En la antesala de las elecciones presidenciales, nos encontramos inmersos en un mar de encuestas que, paradójicamente, nos sumergen en la incertidumbre más que en la certeza. Dos grandes bloques de datos inundan los titulares: uno que coloca a Claudia Sheinbaum como la clara ganadora con una ventaja de “8 mil puntos”, y otro que la sitúa en una contienda reñida, pegada a Xóchitl Gálvez en la intención del voto, en empate técnico. ¿Qué está pasando realmente en el terreno de las encuestas? ¿Quién está mintiendo o haciendo mal su trabajo?

El panorama es confuso y, en cierto sentido, preocupante. La diferencia entre las encuestas más optimistas y las más conservadoras es abismal, llegando incluso a alcanzar los 30 o 40 puntos porcentuales. Esta disparidad no sólo refleja una falta de consenso en el análisis de la opinión pública, sino que también pone en entredicho la credibilidad de las casas encuestadoras.

¿Qué sucederá el 3 de junio con aquellas empresas que erraron en sus pronósticos? ¿Habrá alguna sanción pública que obligue a replantear sus métodos y estrategias? ¿O sólo se limitarán a una explicación técnica sobre errores en la metodología y el muestreo?

Es inevitable cuestionar la responsabilidad de las casas encuestadoras y los medios de comunicación que difunden sus resultados. ¿Acaso no es su deber garantizar la veracidad y la objetividad en la información que ofrecen al público? ¿Cómo es posible que se presenten discrepancias tan significativas en un mismo escenario electoral?

La propaganda a través de encuestas ha jugado un papel crucial en la formación de la opinión pública y la percepción de la contienda electoral.
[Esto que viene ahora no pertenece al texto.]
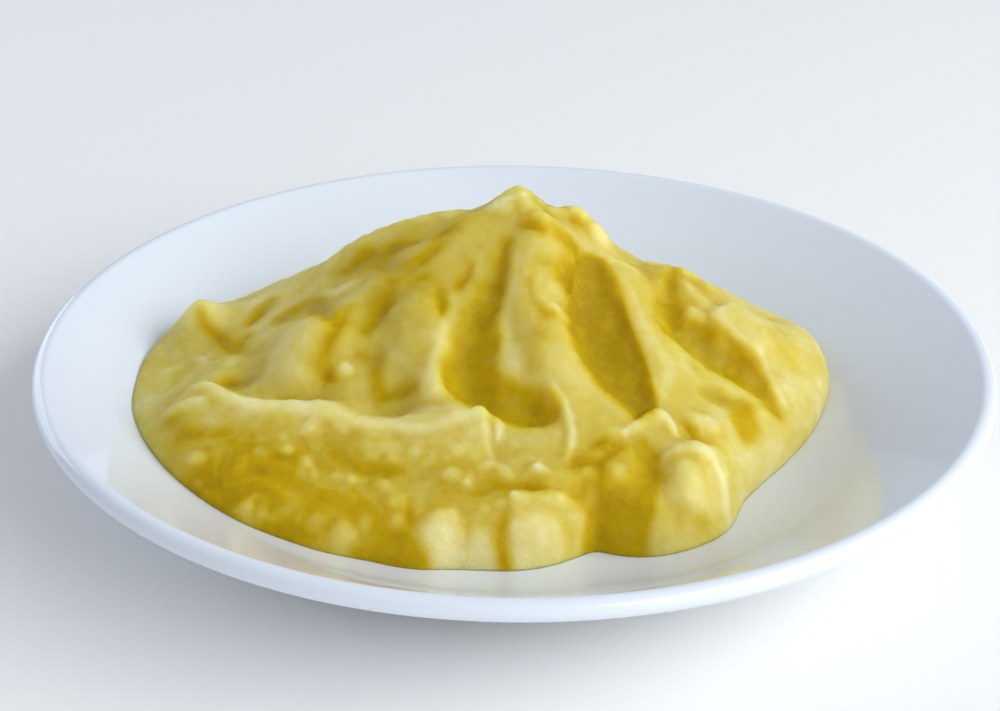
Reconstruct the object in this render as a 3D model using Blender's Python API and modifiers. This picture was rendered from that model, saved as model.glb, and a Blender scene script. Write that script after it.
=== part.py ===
"""A side of mashed potato heaped on a round coupe plate.

The plate is centred on the origin and stands on Z = 0; the eater sits on the -Y side.
Lengths are in millimetres up to the last step, where MM turns them into metres.
"""
import math

import bmesh
import bpy
import numpy as np

MM = 0.001
NAME = "mashed_potato_plate"

# The plate: a flat floor, one bend, a straight flared wall and a rolled lip.
PLATE_RADIUS = 110.0
FLOOR_RADIUS = 50.0
FLOOR_TOP = 7.0
BEND_RADIUS = 58.0
WALL_SLOPE = math.radians(33.0)
WALL_THICKNESS = 3.9
LIP_RADIUS = 2.35
FOOT_OUTER = 58.0
FOOT_INNER = 52.0
FOOT_EDGE = 0.6
PLATE_STEPS = 72
BEND_POINTS = 6
LIP_POINTS = 10

# The heap of mash: one summit, flanks that fall to a rounded edge, and a foot on the plate.
SUMMIT = (1.0, 31.0)
SUMMIT_HEIGHT = 59.8
SUMMIT_ROUNDING = 0.006
FLANK_HOLLOW = 1.15
EDGE_WIDTH = 9.0
FOOT_GAP = 0.45
TOP_CELLS = 50
UNDER_CELLS = 25
SMOOTHINGS = 2
CURVE_STEP = 1.5
STROKE_STEP = 0.8
GROOVE_SOFTNESS = 1.3
LEAST_HALF_WIDTH = 4.0

# Bearing from the summit (0 is +X, 90 is the back) and how far the heap reaches there.
OUTLINE = (
    (4, 71), (17, 60), (35, 46), (64, 38), (93, 36), (127, 40), (154, 48),
    (168, 63), (180, 82), (190, 90), (199, 95), (208, 99.5), (222, 102.5), (233, 101.5),
    (239, 99), (244, 97.5), (250, 95), (256, 94.5), (262, 91.5), (270, 90.5), (275, 88),
    (278, 85.5), (281.5, 83.5), (284, 86), (287, 89), (291, 91), (297, 90.5), (302, 87.5),
    (306, 83), (310, 79.5), (316, 77.5), (324, 77), (335, 77.5), (349, 77),
)
# Bearing, reach of the flank, and height of the rounded edge under it.
FLANKS = (
    (20, 56, 10), (60, 39, 9), (105, 36, 8), (150, 50, 10), (170, 70, 9), (185, 84, 6),
    (203, 90, 6), (220, 100, 8), (255, 93, 9), (290, 90, 10), (325, 74, 11), (352, 72, 12),
)
# Centre, reach along X and Y, and height of each soft swelling.
SWELLINGS = (
    ((-30, 30), (14, 12), 3),
    ((-76, 18), (6, 7), 4),
    ((-9, 31), (7, 6), -2.5),
    ((14, 30), (6, 7), 2),
    ((30, 30), (9, 10), -5),
    ((52, 6), (15, 13), 3),
    ((9, 32), (4.5, 6), -3),
    ((62, 30), (9, 9), -3.5),
    ((73, 14), (5, 8), -1.5),
    ((-76, 20), (5, 4), 2.5),
    ((-65, 32), (6, 5), -2),
    ((-37, 29), (7, 6), 1.6),
    ((37, 29), (5, 5), 1.6),
    ((21, 27), (3, 4), 2),
)
# Each spoon mark: its path away from the summit, its height (a cut is negative), then for
# its left and its right side the width and how crisply that side ends, and the share of
# its length over which it fades in and out.
SPOON_MARKS = (
    (((-76, -14), (-66, -22), (-53, -28), (-40, -28), (-30, -32), (-18, -33), (-6, -31)),
     2.2, (8, 1.5), (14, 2.0), (0.10, 0.02)),
    (((-70, -6), (-58, -18), (-42, -21), (-28, -25), (-18, -25)),
     -3.5, (15, 2.0), (7, 1.3), (0.20, 0.15)),
    (((-22, 6), (-20, -6), (-18, -18), (-19, -26)), 1.8, (6, 1.5), (9, 2.0), (0.30, 0.10)),
    (((-46, 6), (-49, -10), (-51, -22)), 2.0, (8, 2.0), (8, 2.0), (0.30, 0.30)),
    (((-30, 8), (-33, -6), (-33, -18)), -2.5, (8, 2.0), (8, 2.0), (0.30, 0.30)),
    (((-58, 6), (-61, -8), (-60, -16)), -2.0, (7, 2.0), (8, 2.0), (0.30, 0.30)),
    (((10, 24), (5, 10), (4, -2), (7, -12), (11, -24), (12, -34)),
     2.5, (8, 1.5), (8, 2.0), (0.10, 0.30)),
    (((25, 22), (30, 8), (34, -4), (40, -14)), 2.0, (6, 1.2), (8, 1.8), (0.10, 0.30)),
    (((46, 14), (56, 8), (62, 0)), 3.0, (15, 2.0), (9, 1.6), (0.20, 0.30)),
    (((38, -30), (40, -40), (40, -50)), 3.0, (10, 1.6), (8, 1.4), (0.20, 0.10)),
)
# The big grooves left by the spoon: path with the half width at every point, and depth.
GROOVES = (
    (((-1.8, 14, 1.6), (-3.5, 8, 2.4), (-6.5, 2, 3.2), (-9.5, -5, 4.2), (-11, -12, 5.0),
      (-10.5, -19, 6.2), (-7, -24.5, 6.6), (-1, -27, 5.8), (5, -28, 5.0), (8, -28.5, 3.6)), 3.6),
    (((19.5, 18, 3.4), (19.5, 12, 5.2), (19.5, 4, 6.4), (20.5, -5, 8.6), (23.5, -13, 8.0),
      (26, -20, 5.4), (28, -25, 3.2)), 3.6),
    (((38.5, 27, 1.2), (37.5, 19, 2.2), (37.0, 11, 3.4), (38.0, 5.5, 4.6), (42.0, 4.5, 5.0),
      (47.0, 2.5, 5.0), (51.5, 0.5, 3.8), (56.0, -3.0, 2.4), (60.5, -8.0, 0.9)), 2.6),
    (((27.5, -32, 2.0), (28.5, -35, 3.2), (28.8, -40, 3.0), (27.8, -45, 3.4), (25, -49.5, 4.8),
      (21.5, -53, 6.9)), 2.4),
)
# The largest lumps and dents: centre, reach along X and Y, and rise.
LUMPS = (
    ((0.5, 30), (5.0, 5.0), 0.8),
    ((-40, 12), (5.0, 3.4), 1.0),
    ((46.5, -12), (6.0, 4.0), -1.2),
    ((36.5, -45), (5.0, 7.0), 1.2),
    ((-15.5, -57), (5.6, 4.6), 1.5),
    ((5.5, -56), (6.6, 4.6), 1.5),
)

MASH_COLOUR = (0.76, 0.63, 0.20, 1.0)
PORCELAIN_COLOUR = (0.86, 0.88, 0.90, 1.0)


def clear_scene():
    for thing in list(bpy.data.objects):
        bpy.data.objects.remove(thing)


def new_collection(name):
    collection = bpy.data.collections.new(name)
    bpy.context.scene.collection.children.link(collection)
    return collection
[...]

Sin embargo, ¿hasta qué punto se han convertido estas encuestas en herramientas de manipulación y desinformación? ¿Dónde queda la responsabilidad ética de quienes las utilizan como instrumentos políticos más que como herramientas de análisis imparcial?
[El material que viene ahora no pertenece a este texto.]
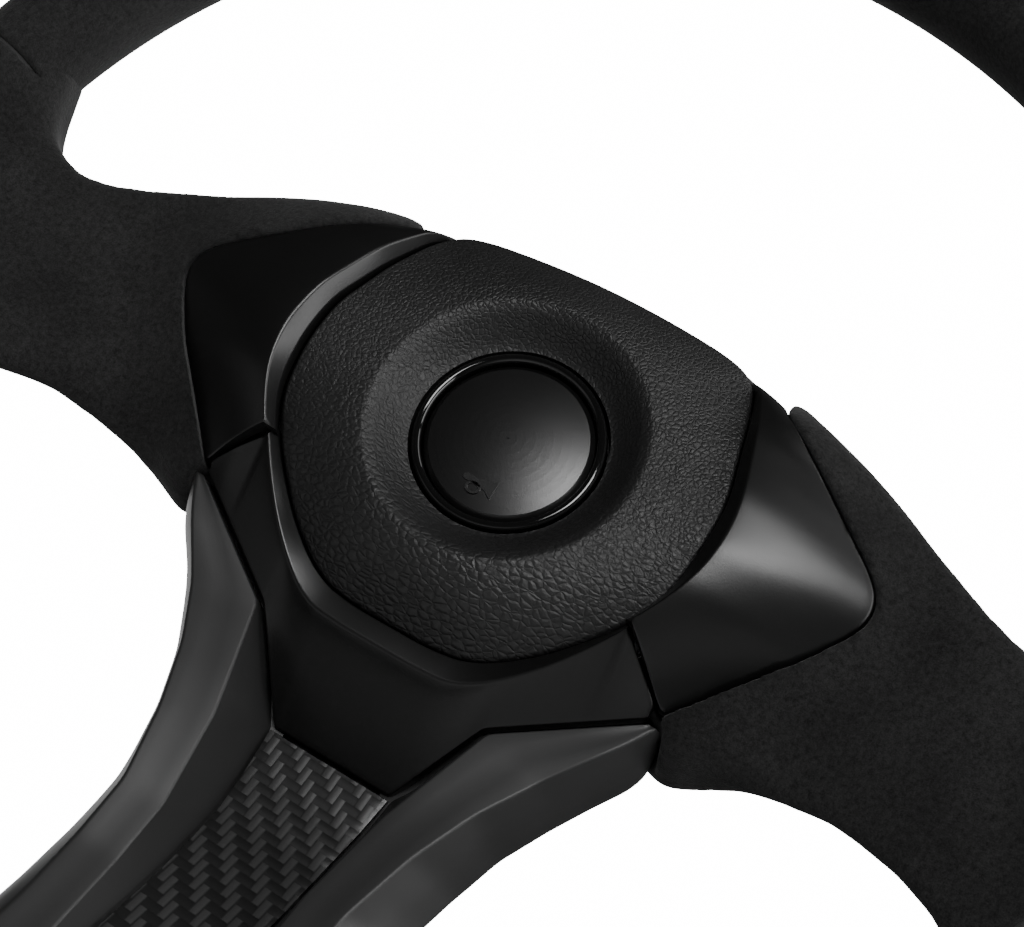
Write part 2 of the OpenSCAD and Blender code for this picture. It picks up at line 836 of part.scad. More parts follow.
in_row_frame() {
  column_boss();
  column_insulator();
  column_contact_inner();
  column_contact_outer();
  armature();
  rim_core();
  rim_foam();
  wrap_arc(-24, 8);  // rim_wrap_right
  wrap_arc(8, 60);  // rim_wrap_top_right
  wrap_arc(60, 120);  // rim_wrap_top
  wrap_arc(120, 172);  // rim_wrap_top_left
  wrap_arc(172, 204);  // rim_wrap_left
  wrap_arc(204, 253);  // rim_wrap_low_left
  wrap_arc(253, 287);  // rim_wrap_bottom
  wrap_arc(287, 336);  // rim_wrap_low_right
  spoke_cover_left();
  spoke_cover_right();
  bezel_left();
  bezel_right();
  lower_cover();
  leg_left();
  leg_right();
  carbon_insert();
  horn_pad();
  pad_carrier();
  pad_posts();
  pad_screws();
  rear_ring();
  horn_ring();
  horn_cup();
  horn_contact_fixed();
  horn_lead_live();
  horn_lead_earth();
  qr_socket();
  socket_bolts();
  stop_ring();
  contact_carrier();
  contact_pin_live();
  contact_pin_earth();
  collar();
  collar_spring();
  ball(1);  // ball_1
  ball(2);  // ball_2
  ball(3);  // ball_3
  ball(4);  // ball_4
  ball(5);  // ball_5
  ball(6);  // ball_6
  horn_cap();
  horn_contact_moving();
  horn_spring();
}
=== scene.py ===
import math

import bmesh
import bpy
import numpy as np
from mathutils import Matrix, Vector


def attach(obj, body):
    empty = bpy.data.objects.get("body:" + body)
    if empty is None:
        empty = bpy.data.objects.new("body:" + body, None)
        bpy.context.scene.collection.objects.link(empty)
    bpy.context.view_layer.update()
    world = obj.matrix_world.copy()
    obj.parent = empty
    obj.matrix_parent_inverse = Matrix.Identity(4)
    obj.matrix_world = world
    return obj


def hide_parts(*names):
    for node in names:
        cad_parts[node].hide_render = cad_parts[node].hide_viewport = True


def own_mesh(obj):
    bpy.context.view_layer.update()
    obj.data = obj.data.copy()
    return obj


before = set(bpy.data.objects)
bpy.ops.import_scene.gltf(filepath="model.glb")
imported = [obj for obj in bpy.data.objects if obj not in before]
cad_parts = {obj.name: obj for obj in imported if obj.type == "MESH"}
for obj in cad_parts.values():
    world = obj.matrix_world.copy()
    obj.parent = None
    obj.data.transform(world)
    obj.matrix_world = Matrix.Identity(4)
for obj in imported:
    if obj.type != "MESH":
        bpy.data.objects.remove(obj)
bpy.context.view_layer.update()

# Shapes are drawn in millimetres in the wheel's own frame: x right, y to 12 o'clock,
# z from the column face to the driver. The row frame is (x, -z, y) in metres.
# The trim is drawn with a pad DRAWN_WIDTH across, and sized() brings it to PAD_WIDTH.
PAD_WIDTH, DRAWN_WIDTH = 105.4, 115.2
TRIM = PAD_WIDTH / DRAWN_WIDTH
PAD_HEIGHT, PAD_BASE = 84.0, 64.0
HOLE_R, RECESS_R = 25.6, 34.6
SEAM = 0.5
RIM_R, RIM_Z, GRIP_X, GRIP_Z = 162.0, 89.0, 13.0, 15.0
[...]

A medida que nos acercamos a las elecciones, la presión sobre las encuestadoras aumenta exponencialmente. La sociedad demanda respuestas claras y precisas sobre quién será el próximo líder del país, y las encuestas se convierten en el único indicador tangible de lo que está por venir. Sin embargo, la falta de coherencia y consistencia en los resultados genera más dudas que certezas, dejándonos a todos en un estado de desconfianza.

Es imperativo que, una vez concluido el proceso electoral, se lleve a cabo una exhaustiva revisión de las prácticas y metodologías utilizadas por las encuestadoras. Es necesario establecer estándares de transparencia y rigurosidad que garanticen la integridad de los resultados y restauren la confianza del público en este importante recurso de análisis político.

Al respecto, el verdadero desafío no reside en determinar quién ganará las elecciones, sino en reconstruir la credibilidad y la confianza en nuestras instituciones democráticas. El 3 de junio no solo marcará el final de una contienda electoral, sino también el inicio de un proceso de reflexión y reforma que nos permitirá fortalecer nuestra democracia y asegurar un futuro más justo y equitativo para todos los mexicanos.